Il souligne que Mme Alain n’est pas la seule patiente québécoise qu’il a identifiée pour cette étude.
«Ce que je comprends, c’est que si on vit au Québec, on n’a pas la possibilité d’avoir ce traitement qui peut prolonger votre vie. Ça crée une inégalité entre les Canadiens», dénonce le médecin spécialiste, qui a même conseillé à sa patiente de lancer une campagne de sociofinancement pour couvrir une partie des frais.
Le GoFundMe créé par ses amis en mars a permis d’amasser plus de 24 000$.
Peu de temps pour casser la décision
Une demande de révision a été envoyée la semaine passée, accompagnée d’une pétition rassemblant plus de 25 000 signatures pour aider Stéphanie Alain à convaincre la RAMQ de revenir sur sa décision.
Le Dr Saleh a également fait parvenir des lettres au ministre de la Santé Christian Dubé, au premier ministre François Legault et au président de la RAMQ, Marco Thibault, qui sont demeurées sans réponse.
Le délai pour un obtenir une réponse est d’environ 90 jours.
«Je ne veux pas connaître le temps qu’il me reste [à vivre] parce que ça me fait trop peur.

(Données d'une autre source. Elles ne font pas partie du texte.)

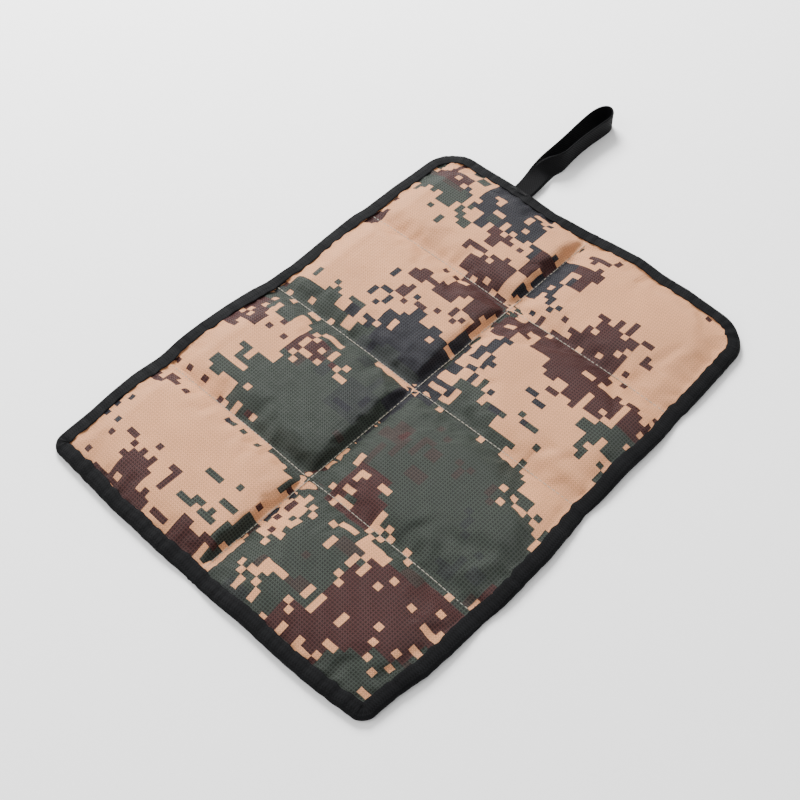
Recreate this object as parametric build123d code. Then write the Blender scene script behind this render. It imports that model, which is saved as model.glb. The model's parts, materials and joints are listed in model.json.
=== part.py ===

Ça serait trop difficile à gérer émotionnellement. Mais mon oncologue a dit que c’était urgent et que je n’avais pas le temps d’attendre», souffle Mme Alain.
Si la RAMQ ne change pas son verdict, elle devra recommencer les tests pour savoir si elle entre toujours dans les critères pour recevoir le traitement.
Et elle ne sait pas si sa condition physique le lui permettra.
«Pour que Santé Canada approuve le traitement, il faut que la patiente soit éligible. Ça fait plus que quatre mois qu’on travaille là-dessus. Tout a été approuvé. C’est juste la RAMQ qui bloque», signale le Dr Saleh.
Au moment d’écrire ces lignes, la Régie de l'Assurance maladie du Québec n'avait pas répondu à la demande d’entrevue de 24 heures.